Woltz spent seven years in federal prison, though never tried or convicted in any court of jurisdiction. His earlier book, “Justice Denied,” speaks of his arrest just outside his home in North Carolina. Both he and his wife were charged with conspiracy to defraud the U.S. government, jailed and illegally held, without bail, by the prosecutors.

The Kirkus Review describes his story as a “memoir of judicial tyranny.”

Today, Howell Woltz is a strong advocate for judicial reform. The first step, he asserts, is the restoration of habeas corpus or the right for anyone jailed to appear before a court of jurisdiction where his captors must explain the cause of his restraint.

The writ, in place since 1776, was changed by Congress in 1996, as part of the Anti-Terrorism and Effective Death Penalty Act (AEDPA) in hopes to end multiple Death Row appeals. However, the imposed statute of limitations also prevents a prisoner from applying for release after being imprisoned for a year. Further, any federal appeal must show deference to decisions made in a state court.

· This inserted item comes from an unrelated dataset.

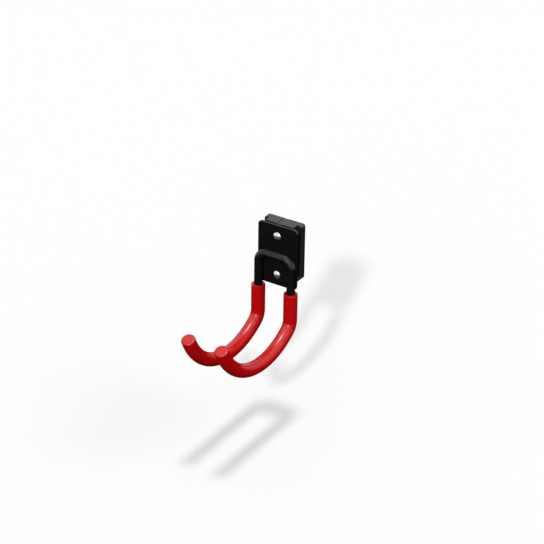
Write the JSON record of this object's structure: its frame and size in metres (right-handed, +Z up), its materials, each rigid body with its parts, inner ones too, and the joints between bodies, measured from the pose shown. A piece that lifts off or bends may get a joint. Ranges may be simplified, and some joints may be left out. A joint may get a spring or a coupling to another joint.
{
  "type": "garage utility hook",
  "caption": "Rail-mounted garage hook: a T-section slide block and riveted steel plate carry a bent rod whose long upswept arms wear red vinyl grips.",
  "frame": {"origin": "centre of the slide block's back face, which lies against the wall side of the rail", "axes": "+X across the hook, +Y into the wall, +Z up; the arms reach out along -Y and X = 0 is the mirror plane"},
  "size_m": [0.0576, 0.1649, 0.1439],
  "materials": {
    "moulded_block": "black moulded ABS, fine matt grain",
    "coated_plate": "black powder coat on steel sheet, satin",
    "coated_rod": "black powder coat on round steel rod, satin",
    "red_vinyl": "smooth red dip-moulded vinyl, soft gloss",
    "polished_rivet": "polished plated steel"
  },
  "bodies": {
    "root": {"slide_block": "moulded_block", "front_plate": "coated_plate", "hook_rod": "coated_rod", "left_grip": "red_vinyl", "right_grip": "red_vinyl", "upper_rivet": "polished_rivet", "lower_rivet": "polished_rivet"}
  },
  "joints": []
}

“Our court dockets are in overload,” argues Woltz “In 365 days, the arrested prisoner may never see the inside of a court room.”

Instead, his stare will be at prison bars and dirty walls pocked with graffiti. Further, reports Woltz, his hope for bail is paltry.

The Bail Reform Act of 1984 suspended the right to bail, despite its basis on the Eighth Amendment. The Act protects the community against violent criminals. Unfortunately, a judge has great leeway and the cases are no longer for only capital offenses.

Woltz is a vociferous critic of the U.S. judicial system. “Our system is marred by its lack of equitable relief for its imprisoned citizens, including a speedy, public trial,” he insists.

The Sixth Amendment demands the right to a speedy and public trial. However, the USA Patriots Act of 2001 gutted major provisions. Consequently, detention authorities can hold U.S. citizens indefinitely if caught within the boundaries of the U.S.

“Without the right to a speedy, public trial, rampant prosecutorial mischief and overcrowded prison conditions will never end,” argues Howell Woltz. “Instead, we will see an increased spate of plea bargaining and guilty pleas, forced under the pressure of relentless questioning and the threat of violence inside empty stairwells and bristling cellblocks, jammed with inmates.”

In prison, Howell Woltz worked on over 400 non-capital cases, filing appeals for fellow inmates unjustly convicted or whose rights were blatantly violated. His book, Justice Restored: Ten Steps to End Mass Incarceration in America, ends each chapter with the story of one such prisoner helped by Woltz, plus two or three action steps to curb the judicial system’s wrongs.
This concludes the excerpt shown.